FIG. 2 depicts the terminal post assembly in its first position. In this position, the blade-like portions of the bridging conductor 11 are in electrical contact with the contact areas 25 and 26 of contact elements 13 and 15. Consequently, electrical continuity is established between in-feeder wire 14 and out-feeder wire 16. These contact areas 25 and 26 are defined by a narrow entry portion of the blade receiving slot formed by the bifurcated arm portions 31 and 32. The bridging conductor 11 is carried within the insulative terminal post base 27 which is mechanically attached to the terminal post 28. The terminal post 28 is preferably made from metal when a binding post screw 22 is used as the wire receiving terminal; however, the terminal post 28 and the terminal post base 27 may be combined as a single nonconductive member.

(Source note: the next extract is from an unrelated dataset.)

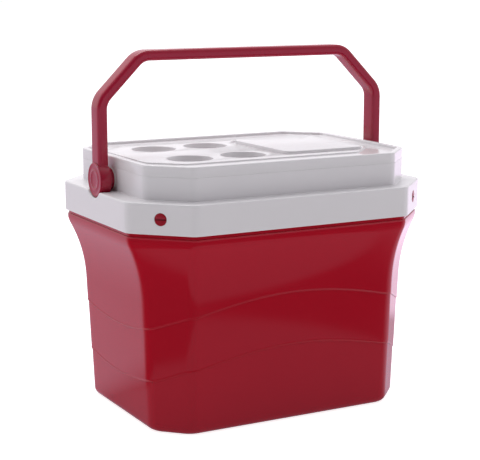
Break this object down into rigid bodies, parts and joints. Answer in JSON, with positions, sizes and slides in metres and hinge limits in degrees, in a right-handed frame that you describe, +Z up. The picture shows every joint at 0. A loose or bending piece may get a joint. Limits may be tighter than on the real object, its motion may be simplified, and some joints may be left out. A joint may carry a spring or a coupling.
{
  "type": "hand-carry cooler box",
  "caption": "Insulated hand-carry cooler box: octagonal flared tub, stepped collar, lift-off lid with cup recesses and a raised panel, and a swinging bail handle.",
  "frame": {"origin": "centre of the base, on the surface the box stands on", "axes": "+X along the long side, +Y to the back, +Z up; the front faces -Y"},
  "size_m": [0.5, 0.38, 0.5478],
  "materials": {
    "tub_red": "glossy moulded red plastic",
    "handle_red": "glossy moulded red plastic",
    "screw_red": "glossy moulded red plastic",
    "collar_white": "satin gloss white plastic",
    "lid_white": "satin gloss white plastic",
    "liner_white": "smooth white plastic",
    "foam": "rigid insulating foam, pale cream",
    "steel": "plain zinc-plated steel",
    "acetal": "off-white bearing plastic"
  },
  "bodies": {
    "box": {"outer_shell": "tub_red", "body_foam": "foam", "inner_liner": "liner_white", "collar": "collar_white", "pivot_pin_left": "steel", "pivot_pin_right": "steel", "pivot_washer_left": "acetal", "pivot_washer_right": "acetal", "pivot_bush_left": "acetal", "pivot_bush_right": "acetal", "pivot_clip_left": "steel", "pivot_clip_right": "steel", "screw_front_left": "screw_red", "screw_front_right": "screw_red", "screw_back_left": "screw_red", "screw_back_right": "screw_red", "anchor_front_left": "acetal", "anchor_front_right": "acetal", "anchor_back_left": "acetal", "anchor_back_right": "acetal"},
    "lid": {"lid_cover": "lid_white", "lid_foam": "foam", "lid_liner": "liner_white"},
    "bail": {"handle": "handle_red", "handle_cap_left": "handle_red", "handle_cap_right": "handle_red"}
  },
  "joints": [
    {"name": "handle_swing", "type": "hinge", "parent": "box", "child": "bail", "pos_m": [0, 0, 0.3605], "axis": [1, 0, 0], "range_deg": [-90, 90]},
    {"name": "lid_lift", "type": "slide", "parent": "box", "child": "lid", "axis": [0, 0, 1], "range_m": [0, 0.07]}
  ]
}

FIG. 3 shows the terminal post assembly in the second position. In this position, the terminal post assembly 10 is translated within the insulative carrier block and the blade-like portions of the bridging conductor 11 are moved out of contact with the narrow entry portions of contact elements 13 and 15 and are moved into the wider mouth portions of the blade receiving slots where they are electrically isolated. In this second position, the blade-like portion 21 of the terminal conductor 12 is in contact with the contact areas 25 of the first contact element 13. In this position, electrical continuity is established between the in-feeder wire 14 and the wire receiving terminal. Distribution wire 18 may be connected to the wire receiving terminal shown as binding screw 22.